Y la historia entre amos y esclavos se repite generación tras generación. Cambian los nombres de los protagonistas, cambian los nombres de los pueblos, pero nunca cambia la historia. Y hasta el final de los tiempos, los esclavos deberán desconocer su condición.
La tecnología entretiene, las noticias (des)orientan, y la pertenencia al grupo, ciega. No te preocupes si no lo entiendes: a nadie le importa.
Léon Bonnat nació en Bayona, en el país vasco francés, en 1833. A los 13 años, su familia se trasladó a Madrid, ciudad en la que comenzará su formación pictórica en la Academia de San Fernando, donde coincide con José y Federico de Madrazo.
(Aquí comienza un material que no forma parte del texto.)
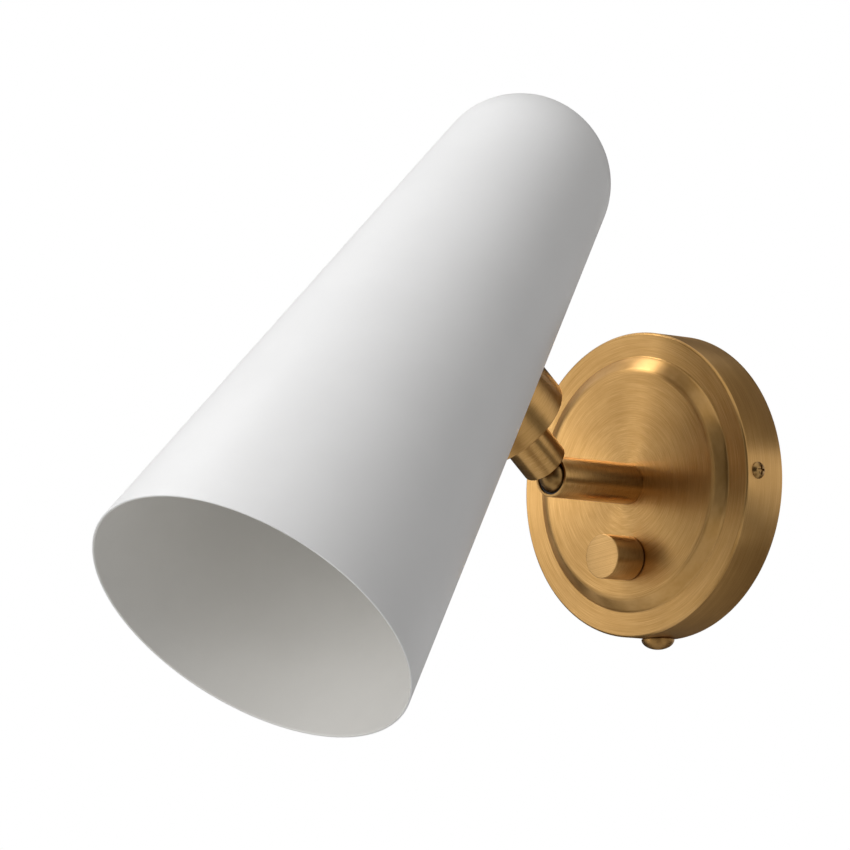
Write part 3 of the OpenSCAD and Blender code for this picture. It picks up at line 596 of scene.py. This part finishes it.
def makeSleeve(k):
    webStart = k["cupFloor"] - k["web"]
    threadBore = k["thread"] + k["threadGap"]
    bm = turn([
        (k["sleeve"], k["sleeveStart"], k["edge"]), (k["sleeve"], k["cupFloor"]),
        (k["nippleBore"], k["cupFloor"]), (k["nippleBore"], webStart), (k["cavity"], webStart),
        (k["cavity"], k["cavityStart"]), (threadBore, k["cavityStart"]), (threadBore, k["floor"]),
        (k["hollow"], k["floor"], k["innerRound"]), (k["hollow"], k["sleeveStart"], k["innerRound"]),
    ])
    piece = toObject(bm, "knuckleSleeve", neckFrame)
    screwHeight = (k["floor"] + k["threadEnd"]) / 2
    screwHole = drill(neckFrame @ Matrix.Translation((0, 0, screwHeight * mm))
                      @ Matrix.Rotation(-quarterTurn, 4, "Y"), k["screwBore"], 2 * k["sleeve"])
    cutAway(piece, [screwHole])
    settle(piece, [neckBrass], "knuckle_sleeve")


makeStud(knuckle)
makeSleeve(knuckle)
print("arm, stud and sleeve made")


# Shade: one spun cone with a round end, in the frame of its own axis

shade = {
    "opening": 66.2, "openingAt": -151.2, "sheet": 1.1, "domeCentre": 76.2, "dome": 35.0,
    "steps": 256, "arcSteps": 40, "hole": 5.2, "rim": 0.5, "rimSteps": 5, "seat": 0.1,
}


# Half angle of the cone whose wall runs from the opening onto the round end without a kink
def coneAngle(s):
    length = s["domeCentre"] - s["openingAt"]
    return (math.atan2(s["opening"], length) - quarterTurn
            + math.acos(s["dome"] / math.hypot(s["opening"], length)))


# The shade's radius at a height, with an inset measured square to the wall
def shadeRadius(s, height, inset=0.0):
    rise = (height - s["openingAt"]) * math.tan(coneAngle(s))
    return s["opening"] - rise - inset / math.cos(coneAngle(s))


def makeShade(s):
    angle = math.degrees(coneAngle(s))
    innerDome = s["dome"] - s["sheet"]
    openingInner = shadeRadius(s, s["openingAt"], s["sheet"])
    bm = turn([(s["opening"], s["openingAt"], s["rim"])]
              + arcPoints(s["domeCentre"], s["dome"], angle, 90, s["arcSteps"])
              + arcPoints(s["domeCentre"], innerDome, 90, angle, s["arcSteps"])
              + [(openingInner, s["openingAt"], s["rim"])], s["steps"], segments=s["rimSteps"])
    # Faces that look into the cone take the second paint, the painted shade.
    for face in bm.faces:
        centre = face.calc_center_median()
        core = Vector((0, 0, min(centre.z, s["domeCentre"] * mm)))
        face.material_index = 0 if face.normal.dot(centre - core) > 0 else 1
    piece = toObject(bm, "shade", shadeFrame)
    hole = drill(shadeFrame @ Matrix.Rotation(-quarterTurn, 4, "X"), s["hole"], s["opening"])
    cutAway(piece, [hole])
    settle(piece, [whitePaint, shadedInsidePaint], "shade", "shade_end")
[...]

Por mediación de este último, consigue sus primeros encargos. Pero, tras la muerte repentina de su padre, regresa con su familia a su ciudad natal, en 1853. Su primera referencia artística fue Velázquez, y eso se nota en sus primeras obras. Su admiración por los maestros españoles continúa con Ribera, el Greco, Goya. Siempre se mantuvo muy unido a España. Incluso a nivel familiar, pues su hermana se casó con el pintor Enrique Mélida, en 1882.
Considerado integrante de la corriente realista, sus retratos también adquirieron gran fama. Llegó a hacer una gran fortuna, convirtiéndose, además, en un gran coleccionista de arte, sobre todo, de pintores españoles. En 1891 donó estos cuadros a su ciudad, Bayona, donde se creó el Museo Bonnat, en su honor.
Murió en 1922, con 89 años. Dejó una gran producción artística. A pesar de no ser un artista muy renombrado posteriormente, obras suyas se encuentran en todos los grandes museos del mundo, incluyendo varias en el Museo del Prado.